## Data supplied

● ● ●

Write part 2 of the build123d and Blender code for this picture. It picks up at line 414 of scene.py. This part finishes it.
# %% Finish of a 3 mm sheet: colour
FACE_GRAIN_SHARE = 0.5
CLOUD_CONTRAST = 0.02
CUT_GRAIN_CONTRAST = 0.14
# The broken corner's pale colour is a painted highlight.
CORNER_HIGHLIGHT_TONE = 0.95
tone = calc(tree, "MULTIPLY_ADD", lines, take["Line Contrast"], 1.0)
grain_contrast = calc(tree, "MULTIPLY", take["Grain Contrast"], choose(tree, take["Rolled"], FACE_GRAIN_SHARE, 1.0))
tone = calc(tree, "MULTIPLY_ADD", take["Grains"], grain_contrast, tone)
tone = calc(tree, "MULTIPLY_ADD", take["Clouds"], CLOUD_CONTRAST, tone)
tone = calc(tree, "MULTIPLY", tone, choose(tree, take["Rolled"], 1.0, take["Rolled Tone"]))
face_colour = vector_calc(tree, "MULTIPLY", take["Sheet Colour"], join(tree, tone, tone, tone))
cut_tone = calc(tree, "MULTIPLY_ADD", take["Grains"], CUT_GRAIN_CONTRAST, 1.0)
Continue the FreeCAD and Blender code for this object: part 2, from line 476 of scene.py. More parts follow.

● ● ●

All of the data must be returned exactly.

Write part 2 of the build123d and Blender code for this picture. It picks up at line 414 of scene.py. This part finishes it.
# %% Finish of a 3 mm sheet: colour
FACE_GRAIN_SHARE = 0.5
CLOUD_CONTRAST = 0.02
CUT_GRAIN_CONTRAST = 0.14
# The broken corner's pale colour is a painted highlight.
CORNER_HIGHLIGHT_TONE = 0.95
tone = calc(tree, "MULTIPLY_ADD", lines, take["Line Contrast"], 1.0)
grain_contrast = calc(tree, "MULTIPLY", take["Grain Contrast"], choose(tree, take["Rolled"], FACE_GRAIN_SHARE, 1.0))
tone = calc(tree, "MULTIPLY_ADD", take["Grains"], grain_contrast, tone)
tone = calc(tree, "MULTIPLY_ADD", take["Clouds"], CLOUD_CONTRAST, tone)
tone = calc(tree, "MULTIPLY", tone, choose(tree, take["Rolled"], 1.0, take["Rolled Tone"]))
face_colour = vector_calc(tree, "MULTIPLY", take["Sheet Colour"], join(tree, tone, tone, tone))
cut_tone = calc(tree, "MULTIPLY_ADD", take["Grains"], CUT_GRAIN_CONTRAST, 1.0)
Continue the FreeCAD and Blender code for this object: part 2, from line 476 of scene.py. More parts follow.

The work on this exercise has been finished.